**Aim:** Begin at the line containing "# This lesson" and stop at the line containing "bpy.context.scene.collection.objects.link(empty)"; copy those lines exactly, ends included, and nothing else.

>> start Given data

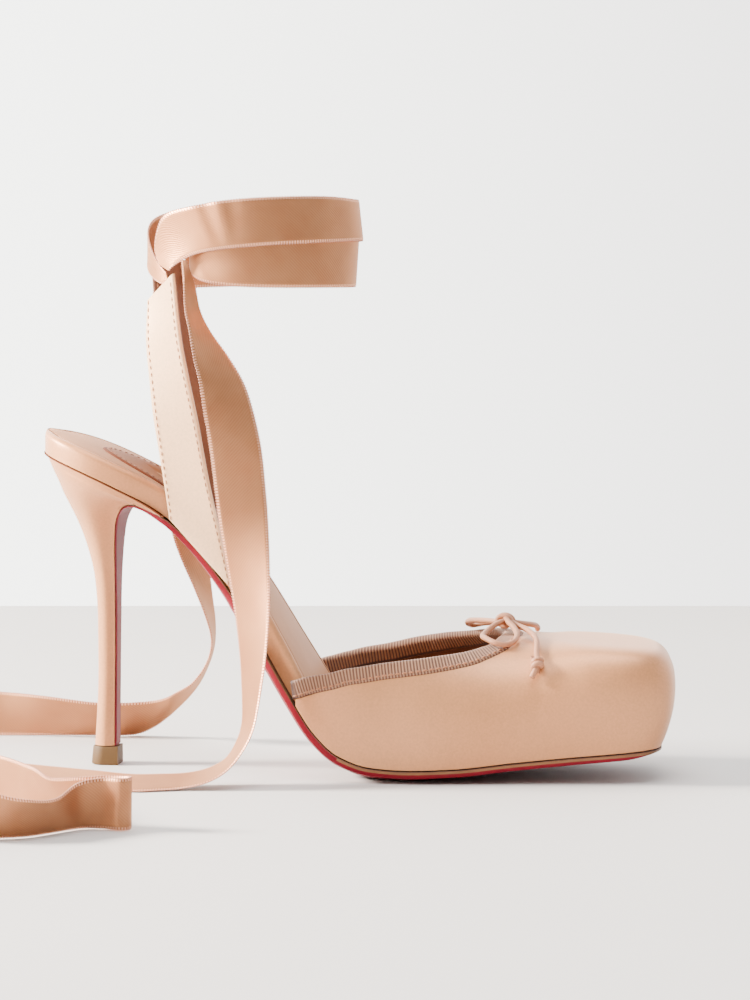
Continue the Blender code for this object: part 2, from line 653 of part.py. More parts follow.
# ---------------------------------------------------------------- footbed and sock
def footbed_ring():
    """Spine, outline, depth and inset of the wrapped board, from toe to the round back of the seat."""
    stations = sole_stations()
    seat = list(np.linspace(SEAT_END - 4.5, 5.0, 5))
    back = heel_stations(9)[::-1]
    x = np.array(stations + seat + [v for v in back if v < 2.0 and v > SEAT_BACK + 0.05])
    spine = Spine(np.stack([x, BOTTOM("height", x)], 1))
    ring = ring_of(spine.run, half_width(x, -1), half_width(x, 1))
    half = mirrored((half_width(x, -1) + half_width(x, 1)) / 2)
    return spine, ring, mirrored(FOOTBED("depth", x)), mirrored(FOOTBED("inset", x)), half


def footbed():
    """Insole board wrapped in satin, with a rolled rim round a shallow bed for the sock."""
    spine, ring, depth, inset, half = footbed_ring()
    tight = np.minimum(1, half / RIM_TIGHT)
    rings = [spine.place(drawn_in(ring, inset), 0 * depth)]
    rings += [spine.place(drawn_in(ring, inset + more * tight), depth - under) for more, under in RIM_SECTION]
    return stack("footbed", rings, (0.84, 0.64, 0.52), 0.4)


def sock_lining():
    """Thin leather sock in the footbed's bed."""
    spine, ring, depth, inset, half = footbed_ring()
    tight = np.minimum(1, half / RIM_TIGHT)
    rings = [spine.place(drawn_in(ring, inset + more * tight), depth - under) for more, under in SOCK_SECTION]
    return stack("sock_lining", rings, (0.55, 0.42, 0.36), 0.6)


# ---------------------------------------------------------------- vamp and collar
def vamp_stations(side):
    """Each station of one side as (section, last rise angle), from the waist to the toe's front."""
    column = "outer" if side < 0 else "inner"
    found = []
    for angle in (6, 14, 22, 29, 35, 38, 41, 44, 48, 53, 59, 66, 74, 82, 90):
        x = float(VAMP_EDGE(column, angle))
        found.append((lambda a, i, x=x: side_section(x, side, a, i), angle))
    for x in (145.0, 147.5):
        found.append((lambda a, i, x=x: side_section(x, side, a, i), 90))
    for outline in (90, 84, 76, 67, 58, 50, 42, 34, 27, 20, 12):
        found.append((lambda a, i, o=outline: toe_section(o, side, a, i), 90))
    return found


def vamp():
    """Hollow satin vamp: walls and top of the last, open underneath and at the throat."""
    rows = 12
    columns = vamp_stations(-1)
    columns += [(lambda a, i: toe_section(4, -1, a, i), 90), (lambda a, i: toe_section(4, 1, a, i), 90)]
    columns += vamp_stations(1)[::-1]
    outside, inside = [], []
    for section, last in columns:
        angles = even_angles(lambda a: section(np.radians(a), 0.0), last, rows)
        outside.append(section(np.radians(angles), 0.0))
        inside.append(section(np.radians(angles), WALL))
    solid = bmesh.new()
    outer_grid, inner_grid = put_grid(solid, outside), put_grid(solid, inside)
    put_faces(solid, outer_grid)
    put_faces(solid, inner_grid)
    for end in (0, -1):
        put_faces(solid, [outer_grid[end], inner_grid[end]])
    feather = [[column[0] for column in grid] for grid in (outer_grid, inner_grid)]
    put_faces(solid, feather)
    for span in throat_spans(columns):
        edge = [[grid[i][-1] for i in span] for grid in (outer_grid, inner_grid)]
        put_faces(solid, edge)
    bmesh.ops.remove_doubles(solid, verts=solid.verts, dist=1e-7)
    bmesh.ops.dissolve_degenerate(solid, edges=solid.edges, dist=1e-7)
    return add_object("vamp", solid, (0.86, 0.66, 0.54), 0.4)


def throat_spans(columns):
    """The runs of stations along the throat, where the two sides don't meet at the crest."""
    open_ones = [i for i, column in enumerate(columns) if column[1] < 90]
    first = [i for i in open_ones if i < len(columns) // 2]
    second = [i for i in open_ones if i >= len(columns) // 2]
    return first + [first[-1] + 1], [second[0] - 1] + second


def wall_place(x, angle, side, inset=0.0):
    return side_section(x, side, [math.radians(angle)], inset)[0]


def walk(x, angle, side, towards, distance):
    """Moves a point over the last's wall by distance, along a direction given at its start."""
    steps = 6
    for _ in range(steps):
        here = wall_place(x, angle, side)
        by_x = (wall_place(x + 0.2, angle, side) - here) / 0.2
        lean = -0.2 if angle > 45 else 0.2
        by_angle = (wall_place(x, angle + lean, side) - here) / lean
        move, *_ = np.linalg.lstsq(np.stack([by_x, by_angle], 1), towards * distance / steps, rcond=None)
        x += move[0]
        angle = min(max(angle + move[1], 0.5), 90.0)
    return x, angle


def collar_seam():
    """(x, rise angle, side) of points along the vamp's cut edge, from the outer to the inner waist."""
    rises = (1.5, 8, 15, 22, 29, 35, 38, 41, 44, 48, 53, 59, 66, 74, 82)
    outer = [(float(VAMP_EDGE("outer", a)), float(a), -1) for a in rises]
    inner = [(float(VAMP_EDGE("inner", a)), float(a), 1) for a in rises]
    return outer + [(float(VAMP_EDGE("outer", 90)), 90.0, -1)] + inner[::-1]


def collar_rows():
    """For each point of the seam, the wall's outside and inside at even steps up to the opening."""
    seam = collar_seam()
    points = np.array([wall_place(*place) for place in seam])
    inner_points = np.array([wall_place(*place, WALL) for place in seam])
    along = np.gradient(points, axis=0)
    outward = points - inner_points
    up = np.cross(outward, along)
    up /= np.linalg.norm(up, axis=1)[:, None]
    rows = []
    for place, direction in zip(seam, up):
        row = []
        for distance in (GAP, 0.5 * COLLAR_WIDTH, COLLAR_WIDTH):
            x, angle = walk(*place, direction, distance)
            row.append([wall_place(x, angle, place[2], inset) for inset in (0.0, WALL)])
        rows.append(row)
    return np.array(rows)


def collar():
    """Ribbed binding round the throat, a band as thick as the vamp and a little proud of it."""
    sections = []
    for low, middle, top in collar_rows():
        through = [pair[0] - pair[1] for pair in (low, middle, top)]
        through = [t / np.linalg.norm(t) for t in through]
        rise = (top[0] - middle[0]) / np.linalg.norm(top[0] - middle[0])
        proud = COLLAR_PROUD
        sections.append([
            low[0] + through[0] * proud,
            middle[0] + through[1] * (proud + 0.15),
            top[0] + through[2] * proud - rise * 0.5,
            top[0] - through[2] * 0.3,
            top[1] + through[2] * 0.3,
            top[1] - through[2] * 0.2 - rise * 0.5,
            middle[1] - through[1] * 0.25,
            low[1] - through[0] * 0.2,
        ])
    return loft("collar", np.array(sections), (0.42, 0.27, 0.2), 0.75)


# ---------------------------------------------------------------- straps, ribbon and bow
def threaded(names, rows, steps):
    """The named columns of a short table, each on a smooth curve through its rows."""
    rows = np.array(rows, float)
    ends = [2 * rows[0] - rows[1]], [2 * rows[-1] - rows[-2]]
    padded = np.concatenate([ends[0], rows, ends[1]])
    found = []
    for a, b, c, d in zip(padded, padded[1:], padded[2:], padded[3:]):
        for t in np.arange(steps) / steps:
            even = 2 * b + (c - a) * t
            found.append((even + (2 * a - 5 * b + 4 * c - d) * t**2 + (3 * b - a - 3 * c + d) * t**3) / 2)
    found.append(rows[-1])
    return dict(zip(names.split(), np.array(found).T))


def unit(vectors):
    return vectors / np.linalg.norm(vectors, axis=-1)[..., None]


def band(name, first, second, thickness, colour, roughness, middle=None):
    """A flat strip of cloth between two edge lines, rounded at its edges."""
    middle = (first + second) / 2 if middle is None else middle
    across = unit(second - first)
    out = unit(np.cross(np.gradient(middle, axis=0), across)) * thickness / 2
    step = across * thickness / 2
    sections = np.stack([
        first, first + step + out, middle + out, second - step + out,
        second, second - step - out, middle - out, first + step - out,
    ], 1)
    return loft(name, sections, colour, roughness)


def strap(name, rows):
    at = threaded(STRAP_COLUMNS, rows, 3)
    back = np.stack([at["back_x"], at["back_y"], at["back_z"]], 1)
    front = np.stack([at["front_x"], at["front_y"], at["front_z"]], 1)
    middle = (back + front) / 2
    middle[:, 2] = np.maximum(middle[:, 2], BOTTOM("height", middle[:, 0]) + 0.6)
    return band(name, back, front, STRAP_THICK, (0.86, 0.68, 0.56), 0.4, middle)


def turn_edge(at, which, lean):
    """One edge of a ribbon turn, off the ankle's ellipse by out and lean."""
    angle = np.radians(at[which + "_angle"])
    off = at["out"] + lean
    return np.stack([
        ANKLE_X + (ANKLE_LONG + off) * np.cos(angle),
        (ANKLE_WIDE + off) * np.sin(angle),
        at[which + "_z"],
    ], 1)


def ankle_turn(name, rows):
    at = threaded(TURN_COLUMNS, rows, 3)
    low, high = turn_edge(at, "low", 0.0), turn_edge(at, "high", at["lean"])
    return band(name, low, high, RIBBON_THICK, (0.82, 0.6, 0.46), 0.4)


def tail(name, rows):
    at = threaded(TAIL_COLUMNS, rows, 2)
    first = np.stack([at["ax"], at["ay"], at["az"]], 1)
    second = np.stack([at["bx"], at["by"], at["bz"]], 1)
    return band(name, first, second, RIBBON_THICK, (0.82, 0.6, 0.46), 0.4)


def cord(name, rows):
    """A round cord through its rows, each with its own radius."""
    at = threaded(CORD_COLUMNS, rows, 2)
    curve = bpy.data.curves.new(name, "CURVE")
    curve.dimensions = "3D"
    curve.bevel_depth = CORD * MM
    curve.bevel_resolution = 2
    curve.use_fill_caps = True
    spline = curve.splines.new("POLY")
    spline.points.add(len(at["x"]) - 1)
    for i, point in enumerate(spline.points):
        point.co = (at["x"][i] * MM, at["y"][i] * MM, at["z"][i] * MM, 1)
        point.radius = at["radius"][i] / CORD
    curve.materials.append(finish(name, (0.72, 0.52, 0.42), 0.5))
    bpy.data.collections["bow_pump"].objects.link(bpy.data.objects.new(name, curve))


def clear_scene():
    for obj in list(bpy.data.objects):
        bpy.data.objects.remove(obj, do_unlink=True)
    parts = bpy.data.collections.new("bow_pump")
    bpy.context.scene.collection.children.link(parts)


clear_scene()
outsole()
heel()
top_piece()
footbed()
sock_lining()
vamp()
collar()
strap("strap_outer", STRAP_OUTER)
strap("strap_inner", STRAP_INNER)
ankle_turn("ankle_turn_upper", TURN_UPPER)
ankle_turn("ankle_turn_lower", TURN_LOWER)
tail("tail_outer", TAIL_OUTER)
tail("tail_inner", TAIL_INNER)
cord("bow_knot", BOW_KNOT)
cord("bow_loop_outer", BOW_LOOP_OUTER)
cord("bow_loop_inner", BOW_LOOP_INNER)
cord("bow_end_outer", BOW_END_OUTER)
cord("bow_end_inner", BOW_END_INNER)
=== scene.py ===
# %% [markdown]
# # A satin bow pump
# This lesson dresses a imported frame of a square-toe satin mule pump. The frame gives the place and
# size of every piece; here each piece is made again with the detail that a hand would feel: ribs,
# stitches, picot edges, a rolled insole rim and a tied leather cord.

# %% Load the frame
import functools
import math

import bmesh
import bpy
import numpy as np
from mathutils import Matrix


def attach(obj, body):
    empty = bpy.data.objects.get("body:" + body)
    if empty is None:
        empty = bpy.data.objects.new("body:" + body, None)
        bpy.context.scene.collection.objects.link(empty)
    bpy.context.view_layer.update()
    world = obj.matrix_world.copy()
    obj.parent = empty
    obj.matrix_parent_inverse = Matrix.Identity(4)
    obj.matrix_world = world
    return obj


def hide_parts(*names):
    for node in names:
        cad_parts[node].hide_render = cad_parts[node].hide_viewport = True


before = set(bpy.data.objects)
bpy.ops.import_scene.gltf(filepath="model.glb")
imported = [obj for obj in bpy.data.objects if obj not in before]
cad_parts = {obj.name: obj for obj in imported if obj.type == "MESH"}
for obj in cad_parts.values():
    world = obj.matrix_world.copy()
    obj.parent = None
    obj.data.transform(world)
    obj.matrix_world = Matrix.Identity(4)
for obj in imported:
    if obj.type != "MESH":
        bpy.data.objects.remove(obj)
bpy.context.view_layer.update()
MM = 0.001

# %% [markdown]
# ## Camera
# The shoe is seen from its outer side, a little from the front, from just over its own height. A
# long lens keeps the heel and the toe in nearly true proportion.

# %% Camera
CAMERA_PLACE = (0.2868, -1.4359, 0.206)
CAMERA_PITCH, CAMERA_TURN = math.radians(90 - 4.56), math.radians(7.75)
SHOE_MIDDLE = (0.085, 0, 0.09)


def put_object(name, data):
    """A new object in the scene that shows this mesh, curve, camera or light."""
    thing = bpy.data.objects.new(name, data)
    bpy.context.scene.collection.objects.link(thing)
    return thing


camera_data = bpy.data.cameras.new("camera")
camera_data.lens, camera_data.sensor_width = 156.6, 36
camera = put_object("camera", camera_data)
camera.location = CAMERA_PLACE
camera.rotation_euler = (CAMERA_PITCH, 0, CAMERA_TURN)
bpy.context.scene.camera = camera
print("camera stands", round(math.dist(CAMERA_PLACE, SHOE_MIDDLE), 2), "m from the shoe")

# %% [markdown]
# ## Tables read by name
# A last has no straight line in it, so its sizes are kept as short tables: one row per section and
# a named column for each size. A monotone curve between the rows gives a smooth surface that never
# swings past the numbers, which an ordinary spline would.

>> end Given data

**Answer in full:**
# This lesson dresses a imported frame of a square-toe satin mule pump. The frame gives the place and
# size of every piece; here each piece is made again with the detail that a hand would feel: ribs,
# stitches, picot edges, a rolled insole rim and a tied leather cord.

# %% Load the frame
import functools
import math

import bmesh
import bpy
import numpy as np
from mathutils import Matrix


def attach(obj, body):
    empty = bpy.data.objects.get("body:" + body)
    if empty is None:
        empty = bpy.data.objects.new("body:" + body, None)
        bpy.context.scene.collection.objects.link(empty)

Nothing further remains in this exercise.